The 41 clauses of the constitution express humour, freedom and tolerance in short sentences such as ‘Everyone has the right to understand’ and ‘Everyone has the right to die, but this is not an obligation.’ The monument attracted the attention of Pope Francis who blessed it during his state visit to Lithuania in 2018. Mr Čepaitis says that original ideas of the constitution came naturally.
“We wrote it all down in under three hours,” he explained. “We wanted to create something different; we wanted to foster a community. When the time came to figure out how to draw people’s attention, we turned to humour. Initially, the constitution seemed misunderstood; it took time for it to grow on people. Now everyone finds something special for themselves in the enshrined rights. We have reproductions of our constitution made and unveiled in Georgia, Germany, Italy and are currently working on unveiling another one in South Africa.”

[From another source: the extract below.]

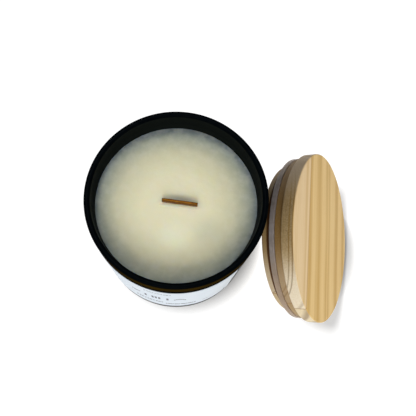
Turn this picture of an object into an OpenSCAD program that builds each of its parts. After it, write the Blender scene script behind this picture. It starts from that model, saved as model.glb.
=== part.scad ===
// Wood-wick container candle in a dark glass tumbler, with its turned wooden lid
// leaning against the glass. Millimetres, +Z up. The origin is the centre of the
// tumbler's foot, on the surface it stands on; -Y is the labelled front.

/* [Tumbler] */
// outside radius of the glass
tumbler_r = 40; // [36:0.5:46]
// overall height of the glass
tumbler_h = 83; // [74:1:95]
// radius of the straight bore at the mouth
bore_r = 37.2; // [33.6:0.1:43.4]
// depth of the straight bore below the rim
bore_depth = 8.4; // [6:0.1:8.8]
// radius of the cavity below the bore
cavity_r = 36.5; // [33:0.1:42.6]
// edge rounding of the fire-polished rim
rim_round = 1.3; // [0.4:0.1:1.3]
// outside rounding at the foot of the wall
foot_round = 4; // [2:0.5:6]
// inside rounding between wall and floor
floor_round = 6; // [3:0.5:9]
// thickness of the glass floor
floor_t = 8; // [5:0.5:12]
// radius of the hollow under the foot
punt_r = 30; // [26:0.5:32]
// depth of the hollow under the foot
punt_depth = 1.2; // [0.8:0.1:2]

/* [Wax] */
// distance from the rim down to the wax
wax_drop = 12.2; // [11.9:0.1:13]
// how far the wax climbs the glass
meniscus = 0.5; // [0.2:0.1:0.8]
// width of that climb
meniscus_w = 2.2; // [1:0.1:3]

/* [Wick] */
// width of the wooden wick board
wick_w = 16.2; // [12:0.1:20]
// thickness of the wooden wick board
wick_t = 1.2; // [0.8:0.1:1.6]
// height of the wick above the wax
wick_stand = 3.3; // [2:0.1:3.4]
// turn of the wick about the vertical, degrees
wick_turn = -8; // [-20:1:20]
// sideways offset of the wick from the centre
wick_x = 1.6; // [-4:0.1:4]
// offset of the wick towards the back
wick_y = 0.2; // [-4:0.1:4]
// radius of the clip's foot
clip_r = 10; // [9:0.5:12]
// thickness of the clip's sheet steel
clip_t = 0.4; // [0.3:0.1:0.6]
// height of the clip's two grips
clip_h = 7; // [5:0.5:9]
// radius of the adhesive pad under the clip
pad_r = 9; // [7:0.5:11]
// thickness of the adhesive pad
pad_t = 0.8; // [0.5:0.1:1.5]

/* [Labels] */
// height of the front label
label_h = 57; // [40:1:60]
// height of the front label's lower edge
label_z = 12; // [7:0.5:14]
// end of the front label to the right of the front, degrees
label_right = 43; // [30:1:80]
// end of the front label to the left of the front, degrees
label_left = 62; // [30:1:90]
// thickness of the label paper
label_t = 0.15; // [0.12:0.01:0.3]
// radius of the plain label under the foot
base_label_r = 24; // [16:1:25]

/* [Lid] */
// radius of the lid's top disc
disc_r = 41.8; // [40.5:0.1:44]
// thickness of the top disc
disc_t = 5.9; // [5:0.1:7]
// radius of the plug that enters the bore
plug_r = 36.4; // [35.8:0.05:36.5]
// distance from the disc down to the plug's end
plug_h = 11.4; // [9.5:0.1:12.5]
// bevel on the plug's lower edge
plug_bevel = 0.6; // [0.3:0.1:0.8]
// edge rounding of the top disc
disc_round = 0.6; // [0.3:0.1:1]
// radius of the shoulder the silicone ring sits against
shoulder_r = 39.9; // [38:0.1:40.1]
// height of that shoulder
shoulder_h = 3.7; // [2:0.1:4.5]
// distance of the glue seam from the lid's axis
seam_offset = 20.8; // [10:0.1:24]
// turn of the glue seam and grain in the lid's plane, degrees
seam_turn = 5; // [0:1:20]

/* [Gasket] */
// outside radius of the silicone ring, which lies on the rim of the closed tumbler
gasket_r = 40.2; // [39.6:0.1:41]
// height of the silicone ring
gasket_w = 2.7; // [2:0.1:3]
// rounding of the ring's outer edges
gasket_round = 0.5; // [0.3:0.1:0.8]
// depth of the groove turned in the plug
groove_depth = 1; // [0.6:0.1:2]
// width of the groove turned in the plug
groove_w = 3.1; // [3.1:0.1:3.6]

/* [Leaning lid] */
// rise of the lid's axis above level, degrees
lean = 31.3; // [28:0.1:36]
// direction of the lid from the tumbler, degrees from +X
lean_turn = -7.1; // [-30:0.1:30]
// gap left between the plug's edge and the glass
lean_gap = 0.3; // [0.3:0.05:1]

/* [Hidden] */
$fn = 96;
wax_z = tumbler_h - wax_drop;
taper_z = wax_z + meniscus;
clip_z = floor_t + pad_t;
wick_z = clip_z + clip_t;
wick_h = wax_z + wick_stand - wick_z;
ring_low = -shoulder_h - gasket_w;
big = 100;
// Height of the centre of the disc's underside: the silicone ring's edge rests on the ground.
lid_z = max(
  cos(lean) * plug_r + sin(lean) * (plug_h - plug_bevel),
  cos(lean) * disc_r,
  cos(lean) * (gasket_r - gasket_round) - sin(lean) * (ring_low + gasket_round) + gasket_round
);
// Reach of the plug's edge from that centre towards the tumbler.
lid_reach = max(
  sin(lean) * plug_r + cos(lean) * (plug_h - plug_bevel),
  sin(lean) * (plug_r - plug_bevel) + cos(lean) * plug_h
);
lid_x = tumbler_r + lean_gap + lid_reach;

// Points of an arc about c, from angle a to angle b.
function arc(c, r, a, b, n = 8) =
  [for (i = [0:n]) c + r * [cos(a + (b - a) * i / n), sin(a + (b - a) * i / n)]];

// Carries a shape drawn about the lid's own axis to where the lid leans.
module leaning() {
  rotate([0, 0, lean_turn])
    translate([lid_x, 0, lid_z])
      rotate([0, 90 - lean, 0])
        children();
}

// Carries a shape drawn about the wick's centre to the wick's place.
module at_wick(z) {
  translate([wick_x, wick_y, z])
    rotate([0, 0, wick_turn])
      children();
}

module tumbler() {
  color("#0d1414")
    rotate_extrude()
      polygon(concat(
        [[0, punt_depth], [punt_r - punt_depth, punt_depth], [punt_r, 0]],
        arc([tumbler_r - foot_round, foot_round], foot_round, -90, 0),
        arc([tumbler_r - rim_round, tumbler_h - rim_round], rim_round, 0, 90),
        arc([bore_r + rim_round, tumbler_h - rim_round], rim_round, 90, 180),
        [[bore_r, tumbler_h - bore_depth], [cavity_r, taper_z]],
        arc([cavity_r - floor_round, floor_t + floor_round], floor_round, 0, -90),
        [[0, floor_t]]
      ));
}

// The poured wax, up to the taper, with its climb up the glass.
module wax_body() {
  rotate_extrude()
    polygon(concat(
      [[0, floor_t]],
      arc([cavity_r - floor_round, floor_t + floor_round], floor_round, -90, 0),
      [
        [cavity_r, taper_z],
        [cavity_r - 0.2 * meniscus_w, wax_z + 0.45 * meniscus],
        [cavity_r - 0.5 * meniscus_w, wax_z + 0.15 * meniscus],
        [cavity_r - meniscus_w, wax_z],
        [0, wax_z]
      ]
    ));
}

module wick_board() {
  at_wick(wick_z)
    translate([-wick_w / 2, -wick_t / 2, 0])
      cube([wick_w, wick_t, wick_h]);
}

module clip_shape() {
  at_wick(clip_z) {
    cylinder(r = clip_r, h = clip_t);
    for (side = [-1, 1])
      translate([-wick_w / 2, side * (wick_t + clip_t) / 2 - clip_t / 2, 0])
        cube([wick_w, clip_t, clip_h]);
  }
}

module pad_shape() {
  at_wick(floor_t)
    cylinder(r = pad_r, h = pad_t);
}

module wax_fill() {
  color("#e3dfbb")
    difference() {
      wax_body();
      wick_board();
      clip_shape();
      pad_shape();
    }
}

module wick() {
  color("#7a4d1c")
    wick_board();
}

module wick_clip() {
  color("#b9bcbf")
    clip_shape();
}

module clip_pad() {
  color("#f0f0ee")
    pad_shape();
}

module front_label() {
  color("#f2f6fb")
    rotate([0, 0, -90 - label_left])
      rotate_extrude(angle = label_left + label_right)
        translate([tumbler_r, label_z])
          square([label_t, label_h]);
}

module base_label() {
  color("#f4f4f2")
    translate([0, 0, punt_depth - label_t])
      cylinder(r = base_label_r, h = label_t);
}

// Disc, shoulder, gasket groove and plug turned from one glued blank.
module turned_lid() {
  rotate_extrude()
    polygon(concat(
      [[0, disc_t]],
      arc([disc_r - disc_round, disc_t - disc_round], disc_round, 90, 0, 5),
      arc([disc_r - disc_round, disc_round], disc_round, 0, -90, 5),
      [
        [shoulder_r, 0],
        [shoulder_r, -shoulder_h],
        [plug_r - groove_depth, -shoulder_h],
        [plug_r - groove_depth, -shoulder_h - groove_w],
        [plug_r, -shoulder_h - groove_w],
        [plug_r, -plug_h + plug_bevel],
        [plug_r - plug_bevel, -plug_h],
        [0, -plug_h]
      ]
    ));
}

// The half of the blank beyond the seam, or short of it.
module stave(beyond) {
  intersection() {
    turned_lid();
    rotate([0, 0, seam_turn])
      translate([beyond ? -seam_offset - big : -seam_offset, -big / 2, -big / 2])
        cube([big, big, big]);
  }
}

module lid_stave_gold() {
  color("#dcbc86")
    leaning()
      stave(false);
}

module lid_stave_light() {
  color("#d9c19a")
    leaning()
      stave(true);
}

module lid_gasket() {
  color("#b7b0b0")
    leaning()
      rotate_extrude()
        polygon(concat(
          [[plug_r - groove_depth, -shoulder_h]],
          arc([gasket_r - gasket_round, -shoulder_h - gasket_round], gasket_round, 90, 0, 5),
          arc([gasket_r - gasket_round, ring_low + gasket_round], gasket_round, 0, -90, 5),
          [[plug_r - groove_depth, ring_low]]
        ));
}

tumbler();
wax_fill();
wick();
wick_clip();
clip_pad();
front_label();
base_label();
lid_stave_gold();
lid_stave_light();
lid_gasket();
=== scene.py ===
"""Looks of the wood-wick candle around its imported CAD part.

Metres, in the part's own frame: +Z up, the label faces -Y, the lid leans on the +X side.
"""

import math

import bmesh
import bpy
from mathutils import Matrix, Vector, noise


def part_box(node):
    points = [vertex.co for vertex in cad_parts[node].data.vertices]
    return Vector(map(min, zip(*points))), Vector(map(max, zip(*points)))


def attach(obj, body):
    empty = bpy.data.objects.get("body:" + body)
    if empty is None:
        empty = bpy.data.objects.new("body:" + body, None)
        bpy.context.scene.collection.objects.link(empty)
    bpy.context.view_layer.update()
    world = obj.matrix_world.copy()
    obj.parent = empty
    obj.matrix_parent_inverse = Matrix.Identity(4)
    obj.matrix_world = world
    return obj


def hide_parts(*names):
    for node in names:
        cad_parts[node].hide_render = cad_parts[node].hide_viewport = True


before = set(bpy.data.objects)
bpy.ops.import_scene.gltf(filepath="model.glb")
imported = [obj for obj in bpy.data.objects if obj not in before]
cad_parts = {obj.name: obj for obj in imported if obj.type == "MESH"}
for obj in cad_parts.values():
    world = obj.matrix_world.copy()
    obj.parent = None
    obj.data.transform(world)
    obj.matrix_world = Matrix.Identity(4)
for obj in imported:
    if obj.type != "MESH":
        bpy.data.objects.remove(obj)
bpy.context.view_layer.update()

MM = 0.001
ROUND_STEPS = 256
WAX_STEPS = 96

# ---------------------------------------------------------------- sizes, from the frame

TUMBLER_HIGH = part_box("tumbler")[1]
TUMBLER_R = TUMBLER_HIGH.x
TUMBLER_H = TUMBLER_HIGH.z
BORE_R = TUMBLER_R - 2.8 * MM
BORE_DEPTH = 8.4 * MM
CAVITY_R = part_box("wax_fill")[1].x
FLOOR_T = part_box("wax_fill")[0].z
CLIMB_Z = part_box("wax_fill")[1].z
CLIMB = 0.5 * MM
CLIMB_W = 2.2 * MM
WAX_Z = CLIMB_Z - CLIMB
WICK_CLIMB = 0.35 * MM
WICK_CLIMB_W = 0.9 * MM
RIDGE = 0.16 * MM
RIDGE_AWAY = 1.3 * MM
RIDGE_W = 0.35 * MM
RIM_ROUND = 1.3 * MM
FOOT_ROUND = 4 * MM
FLOOR_ROUND = 6 * MM
PUNT_R = 30 * MM
PUNT_DEPTH = 1.2 * MM
# low edge of the painted brown reflection on the glass under the rim
REFLECTION_LOW = 73 * MM

WICK_LOW, WICK_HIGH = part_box("wick")
WICK_CENTRE = (WICK_LOW + WICK_HIGH) / 2
WICK_TURN = math.radians(-8)
WICK_W = 16.2 * MM
WICK_T = 1.2 * MM

LABEL_LOW, LABEL_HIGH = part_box("front_label")
LABEL_R = TUMBLER_R
LABEL_T = 0.15 * MM
PRINT_T = 0.02 * MM
LABEL_LEFT = math.radians(-62)
LABEL_RIGHT = math.radians(43)

DISC_R = 41.8 * MM
DISC_T = 5.9 * MM
DISC_ROUND = 0.6 * MM
PLUG_R = 36.4 * MM
PLUG_H = 11.4 * MM
PLUG_BEVEL = 0.6 * MM
SHOULDER_R = 39.9 * MM
SHOULDER_H = 3.7 * MM
SEAM_OFFSET = 20.8 * MM
SEAM_TURN = math.radians(5)
GOLD_GRAIN = math.radians(7)
LIGHT_GRAIN = math.radians(5)
GASKET_R = 40.2 * MM
GASKET_W = 2.7 * MM
GASKET_ROUND = 0.5 * MM
GASKET_LOW = -SHOULDER_H - GASKET_W
GROOVE_DEPTH = 1 * MM
GROOVE_W = 3.1 * MM
# lowest edge of the painted shade under the silicone ring
UNDER_RING_LOW = -8.9 * MM
RING_SHAPE = ((-1.7, 0.0), (-0.35, 0.95), (0.25, 1.0), (1.0, 0.0))

LEAN = math.radians(31.3)
LEAN_TURN = math.radians(-7.1)


def lid_placement():
    """Where the lid's own frame (underside of the disc at 0, top face up) stands as the lid leans."""
    turn = Matrix.Rotation(LEAN_TURN, 4, "Z") @ Matrix.Rotation(math.pi / 2 - LEAN, 4, "Y")
    low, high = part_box("lid_gasket")
    ring_centre = (low + high) / 2
    seat = ring_centre + turn @ Vector((0, 0, SHOULDER_H + GASKET_W / 2))
    return Matrix.Translation(seat) @ turn


# ---------------------------------------------------------------- mesh helpers


def arc(centre, radius, start, end, steps=8):
    """Points of an arc about centre, from angle start to angle end in degrees."""
    points = []
    for i in range(steps + 1):
        a = math.radians(start + (end - start) * i / steps)
        points.append((centre[0] + radius * math.cos(a), centre[1] + radius * math.sin(a)))
    return points


def circle(bm, radius, height):
    """A ring of vertices about Z; height is a number, or a function of x and y."""
    ring = []
    for i in range(ROUND_STEPS):
        a = 2 * math.pi * i / ROUND_STEPS
        x, y = radius * math.cos(a), radius * math.sin(a)
        ring.append(bm.verts.new((x, y, height(x, y) if callable(height) else height)))
    return ring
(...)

Apart from the constitution, the Užupis Republic has its anthem and flag. In 1998 the Užupis Republic also had an 11-strong army, but later it was retired.
Užupis is one of the oldest districts in Vilnius. Dating back to the 16th century, it was one of the poorest districts in town, primarily inhabited by manual workers. At that time Užupis also housed a red-light quarter. During Soviet times the neighbourhood was abandoned and allowed to go to ruin. But the abandonment of the district eventually led to it becoming the bohemian island of today.